The analysis dismisses this reasoning by arguing that when demands are set too high, negotiations never begin at all. Instead of productive back-and-forth, the result is eye-rolling from potential partners. Whether that assessment is correct depends heavily on one's reading of Western capitals' tolerance for Ukrainian assertiveness -- a question on which reasonable analysts disagree.
There is also a structural problem with the analysis's own prescriptions. The suggestion that Ukraine should lower its conscription age and offer mineral extraction rights in wartime amounts to asking a country fighting for survival to make painful concessions to allies who are, at most, experiencing fiscal discomfort. The asymmetry in sacrifice is real, even if the political logic for demanding Ukrainian concessions is sound. Critics of the "Ukraine must offer more" school of thought would argue that framing defensive military aid as something that requires additional Ukrainian inducements already concedes a morally untenable position.

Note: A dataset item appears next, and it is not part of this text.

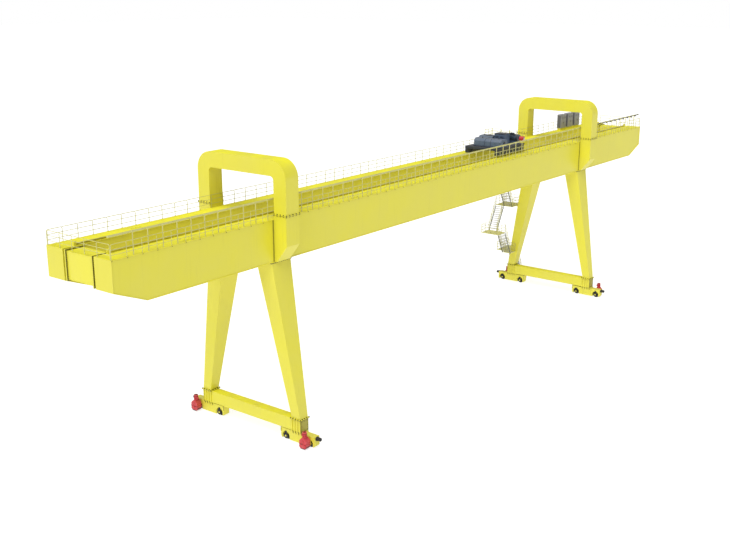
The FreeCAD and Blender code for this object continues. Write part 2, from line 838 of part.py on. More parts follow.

The Troop Replacement Miscalculation
One of the analysis's most incisive points concerns Point Five of the victory plan: the proposal to replace American troops in Europe with Ukrainian forces. The argument is that this proposal reveals a fundamental misunderstanding of what American military presence in Europe actually does.
American soldiers stationed in Germany or Poland are not simply bodies filling garrison slots. They function as a tripwire -- an attack on them is an attack on the full economic and industrial might of the United States. Replacing them with Ukrainian troops, however battle-hardened, would actually lower the security guarantee for host nations like Poland and Germany. The proposal, intended as a generous offer, could be perceived by its intended beneficiaries as a threat to their own security architecture.
This is the kind of miscalculation that compounds. It suggests to European capitals that Kyiv does not fully grasp what drives their security calculations, which in turn erodes confidence in Ukrainian strategic judgment more broadly.
The Attention Economy of War
Perhaps the most consequential argument in the piece concerns opportunity cost. Ukraine's struggle for media attention and the focused engagement of world leaders is itself a scarce resource. Major diplomatic campaigns can be mounted only periodically, and a failed campaign does not simply fail -- it actively damages future attempts.
There is a cost of presenting an ineffective plan. Ukraine is struggling for media attention and the attention of world leaders. Such campaigns can be presented once in a while, and Kyiv has lost this attempt.
The analysis warns that the plan's failure may cement a perception that Ukraine lacks creative strategic thinking, defaulting instead to repeated escalation of the same unfulfilled demands. This perception, whether fair or not, feeds directly into the growing chorus calling for negotiations -- negotiations that, given the current battlefield dynamics, would likely occur from a position of Ukrainian weakness.
Bottom Line
The analysis stops short of declaring Ukraine's cause lost. It notes, with a gambler's pragmatism, that the future remains unpredictable -- internal Russian instability, South Korean intervention via proxy, or a change in American policy could all reshape the conflict in ways no one currently anticipates. But the core argument is sobering and difficult to dismiss: Ukraine's diplomatic strategy has treated allied support as something that can be demanded rather than something that must be earned through creative, individualized engagement. Whether or not one agrees that Ukraine bears responsibility for "selling" its own defense to reluctant partners, the political reality is that it must. The victory plan, whatever its merits in a world of willing allies, was not designed for the world Ukraine actually inhabits.